Donizetti's Mary, Queen of Scots is burdened by its libretto, a sad travesty of historical fact and Schiller's complexity. English Touring Opera's production has received high praise and we caught up with it at Crawley's The Hawth, an impressively colourful and comfortable arts centre near Gatwick Airport. To make things clear, the packed audience there, all of whom seemed to have come by car, was enthusiastic and seemed entirely contented; but we outsiders were not, which can be a disturbing experience.

The crux of our disappointment stemmed, we think, from the decision to present this opera on a shoe-string in traditional period costuming and performance style. The travelling set (Soutra Glimour), designed for shallow stages, easy dismantling and transportation, tended to negate the whole effect of a 19th C historical grand opera.

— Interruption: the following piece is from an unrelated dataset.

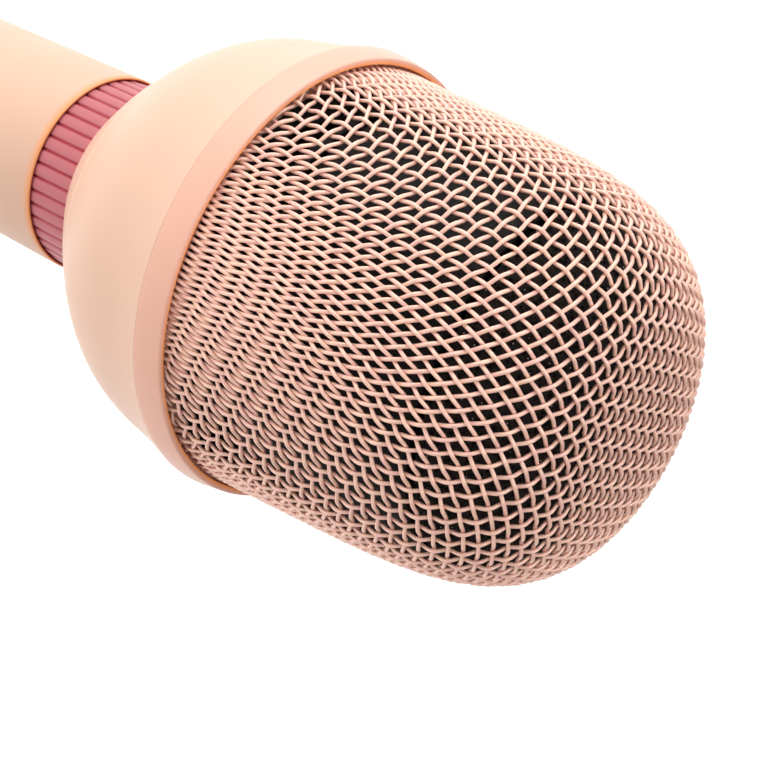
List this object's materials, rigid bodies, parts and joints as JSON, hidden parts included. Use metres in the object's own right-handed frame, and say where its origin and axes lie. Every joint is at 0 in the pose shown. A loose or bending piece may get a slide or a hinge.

The main prop was a two story erection with flimsy sliding panels, and an industrial type staircase. With small adjustments it had to transport us between Westminster and Fotheringay Park (where the famous fictitious meeting between the two queens took place). It might have served better for Butterfly's abode; there is a limit to suspension of disbelief in the theatre. Elizabeth and her Court had sometimes to sit on the floor of a bare front stage, with no chairs! Later there was one imposing chair/throne which had to serve for both queens and made all the royal derring-do implausible.

Sight lines are superb in The Hawth's steeply raked theatre, but the acoustic was very dry from our press seats far up under the circle, with almost no reverberation. That might have contributed to our worry about Queen Elizabeth's excessively wide vibrato (probably Jennifer Rhys-Davies - there was some confusion in the programme about dates of alternates). It made a disconcerting impression in the early scenes; we wondered whether she was out of voice that night? There was no equality of vocal arms in the great conrontation.

Anne Mason as Mary was authorative in her vulnerability and when giving way to self-destroying fury. She sang her difficult and demanding role with complete control and lustrous tone and her (authentic) last letter to Elizabeth before execution was movingly delivered. Nicholas Ransley (Mary's champion, Leicester) has a faster, light vibrato than Elizabeth's and his assumption of the tenor role was satisfying; the other supporting singers left no strong impressions.

Sur-titles dutifully shadowed the sufficiently audible English translation, its clumsiness exaggerated by visual duplication line by line exactly as they were being repeated in the arias and ensembles. Performance in Italian with English surtitles might have served Donizetti better, even though against the ENO and ETO policy of opera in the vernacular.

The director James Conway provided a helpful programme note to set the historical scene, and he warned us of the dilution of the male characters in Donizetti's version; what we saw made it seem that his heart was not in a near impossible task, given the touring constraints.

Anne Mason's Mary alone made our journey seem (nearly) worthwhile, whilst we took the long walk back to the station in the drizzle (no buses or taxis to be seen). But do not let our reservations dissuade you from supporting ETO, an essential company which has many remarkable achievements to its credit, q.v. their magical Midsummer Night's Dream.